James Dean may have been one of the influences on the choice of Dean’s name in Gilmore Girls, especially since James Dean was from the Midwest and loved cars and motorcycles, just like Dean Forester. Along with Dean Moriarty from Jack Kerouac’s On the Road, the name suggests coolness and rebellion – nothing at all like Dean Forester really, but more what Lorelai feared Dean could be, as her comments about tattoos and motorcycles in the Pilot demonstrated.

Brandeis

PARIS: You can go somewhere else. Go to Brandeis. Brandeis is nice.

Brandeis University is a private university in the city of Waltham, Massachussetts, just outside Boston. It was founded in 1948 as a secular, non-sectarian, co-educational university, sponsored by the Jewish community.

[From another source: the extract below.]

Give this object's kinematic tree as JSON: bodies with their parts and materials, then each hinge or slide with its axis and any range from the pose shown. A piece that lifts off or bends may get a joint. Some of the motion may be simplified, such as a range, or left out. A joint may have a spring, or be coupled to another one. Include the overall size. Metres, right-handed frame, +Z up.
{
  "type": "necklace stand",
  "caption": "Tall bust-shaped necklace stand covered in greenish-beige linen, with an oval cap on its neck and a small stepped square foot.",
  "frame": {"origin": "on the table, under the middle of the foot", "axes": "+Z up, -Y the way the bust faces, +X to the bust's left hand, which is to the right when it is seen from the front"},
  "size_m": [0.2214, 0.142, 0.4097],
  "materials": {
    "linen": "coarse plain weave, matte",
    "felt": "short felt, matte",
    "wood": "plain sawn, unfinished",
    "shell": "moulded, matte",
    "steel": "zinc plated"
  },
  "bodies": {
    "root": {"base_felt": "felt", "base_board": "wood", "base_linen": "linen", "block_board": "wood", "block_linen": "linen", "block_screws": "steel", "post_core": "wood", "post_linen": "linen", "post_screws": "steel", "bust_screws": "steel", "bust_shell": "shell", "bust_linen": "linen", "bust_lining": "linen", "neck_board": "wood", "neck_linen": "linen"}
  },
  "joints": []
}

It has a strong focus on the liberal arts, and promotes tolerance on its campus. About half the student population is Jewish, and Jewish culture is strongly in evidence. It has a reputation (I don’t know how earned or how accurate) for being slightly quirky and accepting of social misfits.

It is amusing that Paris suggests Rory attend a Jewish-sponsored university near Boston while she strives to get into a Christian-sponsored university near Boston. Perhaps Brandeis is a “nice” (i.e. liberal, tolerant, accepting) school that others (staff at Chilton?) have suggested Paris might like to attend if she doesn’t get into Harvard, or even prefer to Harvard, (since she’s a Jewish social misfit), so she turns it back on someone else.

Clorox

LORELAI: And I said something at the table about the pâté smelling like Clorox and one thing led to another and I wound up here. I hadn’t told anybody yet about me. And you.

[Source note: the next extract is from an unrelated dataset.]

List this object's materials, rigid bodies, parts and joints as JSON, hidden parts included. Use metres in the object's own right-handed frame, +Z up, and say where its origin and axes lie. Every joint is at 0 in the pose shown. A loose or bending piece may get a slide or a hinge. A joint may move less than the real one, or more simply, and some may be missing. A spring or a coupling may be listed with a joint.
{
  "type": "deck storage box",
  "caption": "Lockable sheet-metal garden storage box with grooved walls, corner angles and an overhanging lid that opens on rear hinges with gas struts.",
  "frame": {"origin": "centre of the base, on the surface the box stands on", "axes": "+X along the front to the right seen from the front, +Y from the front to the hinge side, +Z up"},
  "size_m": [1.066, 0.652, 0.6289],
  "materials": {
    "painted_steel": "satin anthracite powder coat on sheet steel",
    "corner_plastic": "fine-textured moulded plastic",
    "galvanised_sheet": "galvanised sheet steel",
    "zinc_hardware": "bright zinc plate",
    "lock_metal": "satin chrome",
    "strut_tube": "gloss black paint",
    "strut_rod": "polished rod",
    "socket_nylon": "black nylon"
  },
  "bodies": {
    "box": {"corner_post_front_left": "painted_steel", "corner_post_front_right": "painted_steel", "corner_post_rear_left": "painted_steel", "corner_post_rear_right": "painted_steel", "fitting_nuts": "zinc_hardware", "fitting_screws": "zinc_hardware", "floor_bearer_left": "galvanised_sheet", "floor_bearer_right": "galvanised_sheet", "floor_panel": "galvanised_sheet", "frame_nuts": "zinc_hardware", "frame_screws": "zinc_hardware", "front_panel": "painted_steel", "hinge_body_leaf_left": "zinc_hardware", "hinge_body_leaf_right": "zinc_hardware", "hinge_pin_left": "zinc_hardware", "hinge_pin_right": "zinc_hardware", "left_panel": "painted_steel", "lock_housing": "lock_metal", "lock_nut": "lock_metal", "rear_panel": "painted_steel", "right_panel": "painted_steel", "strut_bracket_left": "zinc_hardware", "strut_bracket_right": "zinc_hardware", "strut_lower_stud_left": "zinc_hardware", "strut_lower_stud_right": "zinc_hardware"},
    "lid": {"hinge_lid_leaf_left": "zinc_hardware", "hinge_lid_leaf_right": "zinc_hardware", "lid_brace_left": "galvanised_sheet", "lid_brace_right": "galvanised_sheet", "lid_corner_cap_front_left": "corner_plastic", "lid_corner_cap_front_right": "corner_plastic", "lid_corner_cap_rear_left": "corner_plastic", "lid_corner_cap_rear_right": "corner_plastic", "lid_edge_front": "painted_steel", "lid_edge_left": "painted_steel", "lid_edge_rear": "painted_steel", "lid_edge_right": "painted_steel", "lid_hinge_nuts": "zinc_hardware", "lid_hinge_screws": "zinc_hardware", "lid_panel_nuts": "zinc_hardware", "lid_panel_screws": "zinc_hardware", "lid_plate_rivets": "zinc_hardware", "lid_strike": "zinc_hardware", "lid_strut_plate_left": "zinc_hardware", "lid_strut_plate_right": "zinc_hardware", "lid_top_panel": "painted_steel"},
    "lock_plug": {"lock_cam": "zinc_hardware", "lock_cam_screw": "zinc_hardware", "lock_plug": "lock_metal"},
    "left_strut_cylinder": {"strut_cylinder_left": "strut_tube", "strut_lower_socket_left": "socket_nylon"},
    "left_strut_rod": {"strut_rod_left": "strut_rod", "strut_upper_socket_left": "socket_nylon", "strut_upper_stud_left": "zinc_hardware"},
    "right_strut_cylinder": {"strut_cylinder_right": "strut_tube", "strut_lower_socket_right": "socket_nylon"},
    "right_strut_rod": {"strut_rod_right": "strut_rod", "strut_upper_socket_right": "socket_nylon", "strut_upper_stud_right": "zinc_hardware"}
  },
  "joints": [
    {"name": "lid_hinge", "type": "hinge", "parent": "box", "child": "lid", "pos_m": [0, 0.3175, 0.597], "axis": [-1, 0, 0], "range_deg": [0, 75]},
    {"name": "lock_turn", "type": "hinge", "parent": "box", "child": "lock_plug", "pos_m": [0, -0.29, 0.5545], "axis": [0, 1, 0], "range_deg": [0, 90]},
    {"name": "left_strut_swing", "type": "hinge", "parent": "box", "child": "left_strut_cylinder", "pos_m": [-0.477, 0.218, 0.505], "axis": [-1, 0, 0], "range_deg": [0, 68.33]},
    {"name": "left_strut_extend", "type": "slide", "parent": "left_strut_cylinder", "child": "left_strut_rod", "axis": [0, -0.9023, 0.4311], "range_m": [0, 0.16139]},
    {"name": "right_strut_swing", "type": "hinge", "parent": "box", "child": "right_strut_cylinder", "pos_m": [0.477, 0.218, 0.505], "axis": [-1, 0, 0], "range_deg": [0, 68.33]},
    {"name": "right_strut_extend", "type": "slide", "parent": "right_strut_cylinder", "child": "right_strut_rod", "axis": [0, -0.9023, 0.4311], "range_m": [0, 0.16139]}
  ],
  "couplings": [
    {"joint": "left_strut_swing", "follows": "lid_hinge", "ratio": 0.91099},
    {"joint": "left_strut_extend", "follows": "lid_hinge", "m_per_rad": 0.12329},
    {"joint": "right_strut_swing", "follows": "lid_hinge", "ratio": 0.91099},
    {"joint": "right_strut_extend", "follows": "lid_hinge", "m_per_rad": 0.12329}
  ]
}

Clorox is an American brand of household cleaning bleach, made by the Clorox Company, founded in 1913.

The pate would have smelled unpalatably bleach-y to Lorelai because she was pregnant; pregnancy can change the way you perceive odours and flavours. As Emily and Richard didn’t know she was pregnant, they probably thought Lorelai was being a rude brat, and sent her upstairs. Could this help explain Lorelai’s disdain for pâté?